Insomma, una Torino-Italia e basta. Una Torino sintesi di tutte le città possibili, ma solo nel nostro incivile paese che, pure, è ben più sporco e cattivo e cialtrone di quanto non appaia nel film. E una ragione c'è: "Il film non è nato dalla voglia di raccontare le sporcizie d'Italia, perché sarebbe venuto fuori qualcosa di grottesco, ma dalla voglia di andare oltre, di andare a raccontare dei personaggi più puri che continuano ad avere dei valori che in questo mondo si stanno perdendo sempre più. Attraverso la loro purezza che si sta perdendo, racconto la mancanza di purezza dell'Italia di oggi. In commedia perché avevo voglia di distacco e ironia, ma anche attraverso la commedia volevo dire cose importanti e anche gravi sul nostro paese. Dopo due film girati il più possibile dentro la realtà, alla ricerca di uno stile quasi documentaristico, avevo voglia di tornare alla leggerezza, all'ironia, a una storia ariosa e corale. Ho persino pensato per un po' di fare un musical, ma poi è stata più forte la voglia e l'esigenza di parlare di questo nostro melmoso paese dove è sempre più difficile abitare e vivere per la volgarità imperante, la corruzione, il cattivo gusto, la furbizia della politica. L'idea della statua viene da lontano ed era perfetta per questo".
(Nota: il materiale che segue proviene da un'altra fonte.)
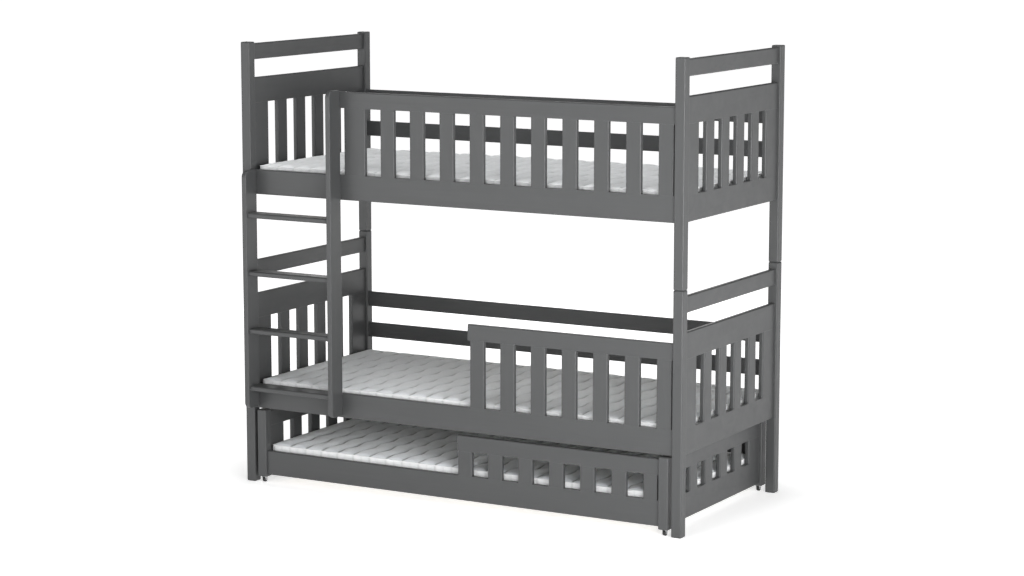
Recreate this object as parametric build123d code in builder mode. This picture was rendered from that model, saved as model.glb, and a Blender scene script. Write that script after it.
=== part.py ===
from build123d import *
import os

os.makedirs("parts", exist_ok=True)

# Bunk bed with a trundle, millimetres, +Z up.
# The origin is at floor level, in the middle of the whole footprint, the ladder included.
# X runs along the bed from the ladder end, Y from the ladder side to the wall side.

# ---------------------------------------------------------------- driving dimensions
LENGTH = 1980.0          # over the posts, along X
DEPTH = 898.0            # over the posts, along Y
HEIGHT = 1798.0          # floor to the top of the upper posts
LADDER_REACH = 66.0      # the ladder stiles stand this far in front of the posts
POST = 42.0              # square post
POST_EDGE = 5.5          # rounding of the posts' long edges
POST_END = 4.5           # rounding of the posts' top and foot
SEAM_Z = 938.0           # where an upper post stands on a lower post
SEAM_ROUND = 5.2         # rounding that makes the groove at that seam
LEVEL = 878.5            # the upper bunk repeats the lower one this much higher

BOARD = 20.0             # thickness of every board and slat
BOARD_IN = (POST - BOARD) / 2   # a board is centred in the post's width
EDGE = 5.0               # rounding of a board's free long edges
CRISP = 0.6              # eased edge where slats and boards meet
END_EDGE = 6.0           # rounding of the end slats' vertical edges

RAIL_Z = 308.0           # underside of the lower bunk's side rails and end boards
RAIL_H = 100.0
PANEL_Z = 672.5          # underside of the upper boards
PANEL_H = 102.5          # height of an end panel's upper board
TOP_RAIL_Z = 847.0       # underside of an end's top rail
TOP_RAIL_H = 65.0
GUARD_H = 64.0           # height of a guard's top board and of the back guard rails
BACK_GUARD_Z = (473.5, 608.5)   # undersides of the two back guard rails

END_SLOT_Y = 147.85      # first slot of an end panel
END_SLOT_W = 67.05
END_SLOT_PITCH = 134.09
END_SLOTS = 5

GUARD_SLAT_W = 63.1
GUARD_SLAT_X = 654.05    # left edge of the first regular guard slat
GUARD_SLAT_PITCH = 134.84
GUARD_SLATS = 10
UPPER_WIDE_SLAT = (485.3, 582.4)   # wide slat beside the ladder
UPPER_GUARD_X = 447.0    # left end of the upper guard's top board
LOWER_GUARD_X = 1049.0   # left end of the lower guard's top board
LOWER_GUARD_SKIP = 3     # the lower guard leaves out the first slats, for the way in

TENON_T, TENON_L, TENON_SHOULDER, TENON_FREE = 10.0, 15.0, 12.0, 0.2

STILE_T = 21.5           # ladder stile thickness, along X
STILE_D = 77.0           # ladder stile depth, along Y
STILE_LEFT_X, STILE_RIGHT_X = 42.0, 447.0
STILE_Z = 316.0          # foot of both stiles, over the trundle's top
STILE_LEFT_TOP, STILE_RIGHT_TOP = 1286.0, 1621.0
TREAD_T, TREAD_D = 20.0, 66.0
TREAD_TOPS = (408.9, 644.6, 880.3, 1116.0)

LEDGER_W, LEDGER_H = 25.0, 14.0
LEDGER_Z = 309.0
BED_SLAT_T, BED_SLAT_W, BED_SLATS, BED_SLAT_PITCH = 14.0, 68.0, 14, 134.0

MATTRESS_L, MATTRESS_W, MATTRESS_T = 1890.0, 806.0, 84.0
MATTRESS_CORNER, MATTRESS_EDGE = 14.0, 10.0

TRUNDLE_X = 55.0         # outer face of the trundle's left posts
TRUNDLE_L = 1870.0
TRUNDLE_D = 893.0
TRUNDLE_POST_Z, TRUNDLE_POST_TOP = 25.0, 303.0
TRUNDLE_RAIL_Z = 33.0
TRUNDLE_PANEL_Z, TRUNDLE_PANEL_H = 230.0, 63.0
TRUNDLE_GUARD_X = 1000.0
TRUNDLE_SLAT_X, TRUNDLE_SLAT_W, TRUNDLE_SLAT_PITCH, TRUNDLE_SLATS = 1003.2, 63.5, 135.3, 7
TRUNDLE_LAST_SLAT_W = 59.9   # the last guard slat is a little narrower and leaves a slit beside the post
TRUNDLE_LEDGER_Z = 41.0
TRUNDLE_MATTRESS_L, TRUNDLE_MATTRESS_W = 1804.0, 800.0

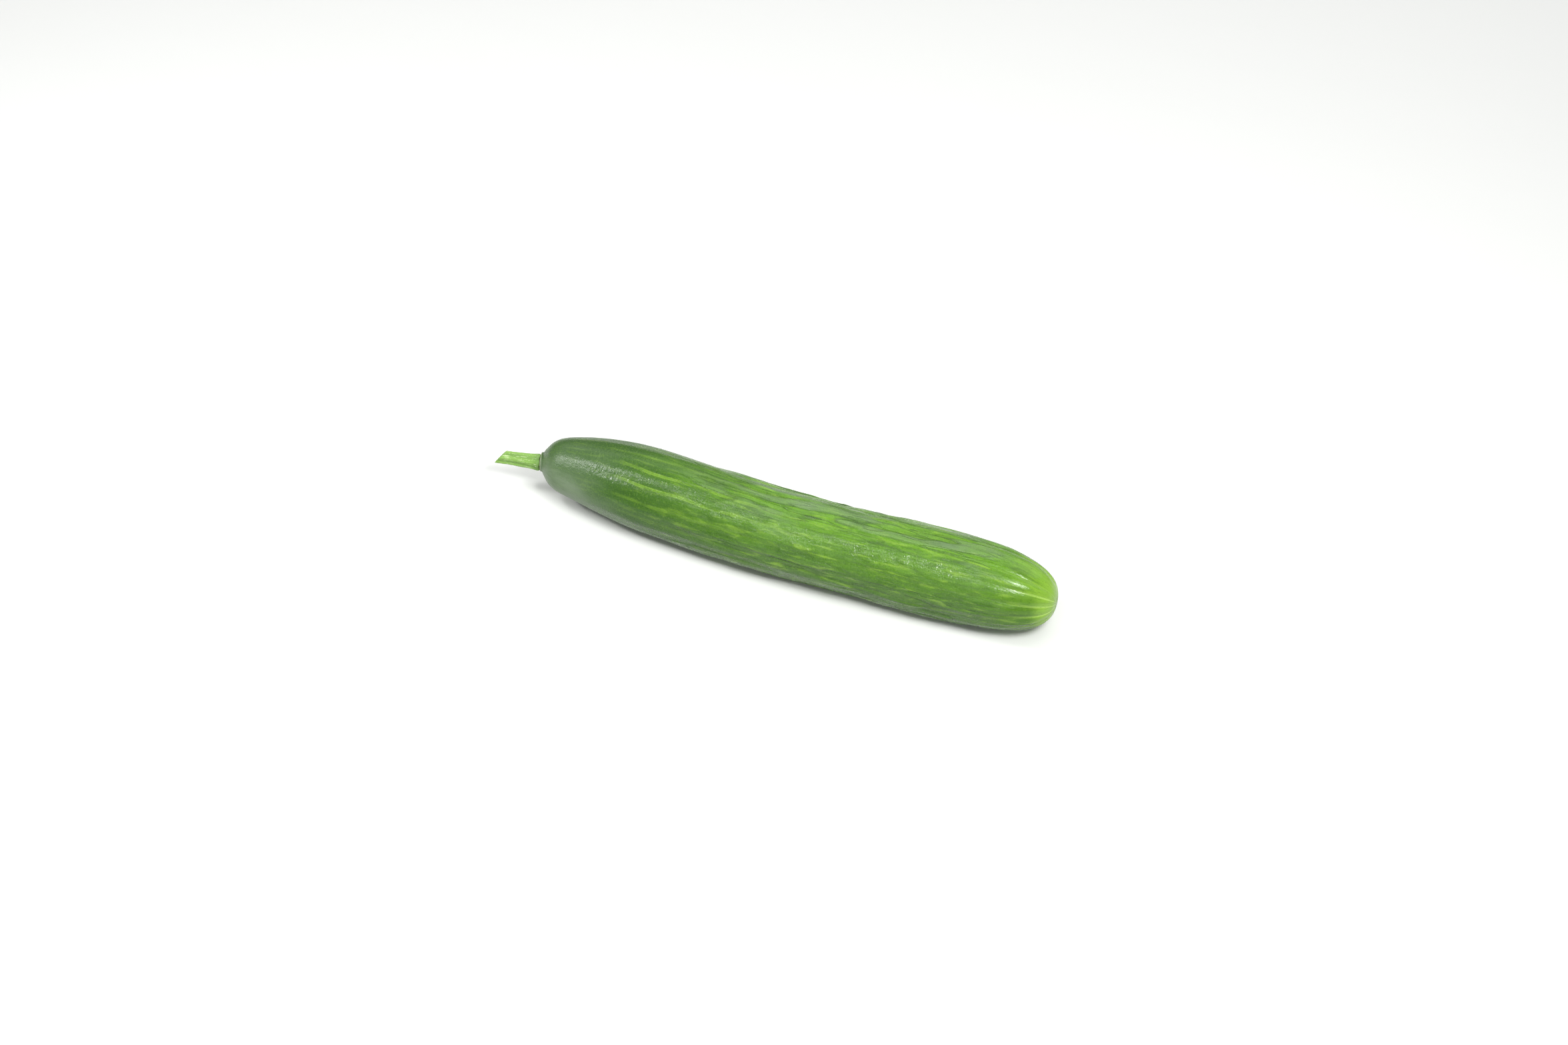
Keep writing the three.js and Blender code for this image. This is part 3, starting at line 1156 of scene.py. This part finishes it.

Tra le statue (che parlano con la voce di Pierfrancesco Favino, Gigio Alberti e Neri Marcorè) Valerio Mastandrea, idraulico con figli adolescenti da gestire da solo e moglie defunta, una burrosa Claudia Gerini che compare solo a lui sempre nel bikini del giorno della morte, Alba Rohrwacher, ragazzotta che insegue l'arte ma non ha una lira, Giuseppe Battiston, il moralista aspirante moralizzatore della situazione, e persino un Luca Zingaretti con lungocapello da piacione, avvocato di politici corrotti e fauna varia. Tutti a parlare dialetti diversi. È stato divertente? "Il problema era non solo usare il dialetto ma farlo senza caricatura, che è il problema di ogni commedia - dice Zingaretti - Per me è stato molto divertente e mi son trovato a sorridere di me stesso. Vorrei che questo film piacesse tanto quanto è piaciuto a me girarlo e poi trovo bellissimo vedere in un film stratificate tante chiavi di lettura: tenerezza, amarezza, degrado raccontato dalla statue...". E se Mastandrea confessa: "Era uno dei mie sogni nel cassetto fare il napoletano perché lo ritengo un dialetto bellissimo. Ma è stata una scelta casuale, io dovevo essere un settentrionale ma abbiamo provato dei modi di parlare e non trovavamo quello giusto, così io ho proposto il napoletano e, dopo di me, sono stati scelti di conseguenza gli altri dialetti che dovevano rappresentare l'Italia tutta, nel suo racconto morale e non moralizzante... detto ciò, io non mi piaccio mai troppo". La Rohrwacher ammette che "rispetto a 'Giorni e Nuvole', qui ho cercato un parlar veneto ma con più di fantasia , non vi stupirete molto", mentre voleva fare la napoletana anche Claudia Gerini, cui invece è toccato il genovese e che ammette "è un film che mi ha emozionato e penso che un personaggio così non mi capiterà mai più".

Ma forse non bastano i dialetti variegati a raccontare l'Italia intera, paese disomogeneo, dissimile in tutto, disaggregato nonostante tutto.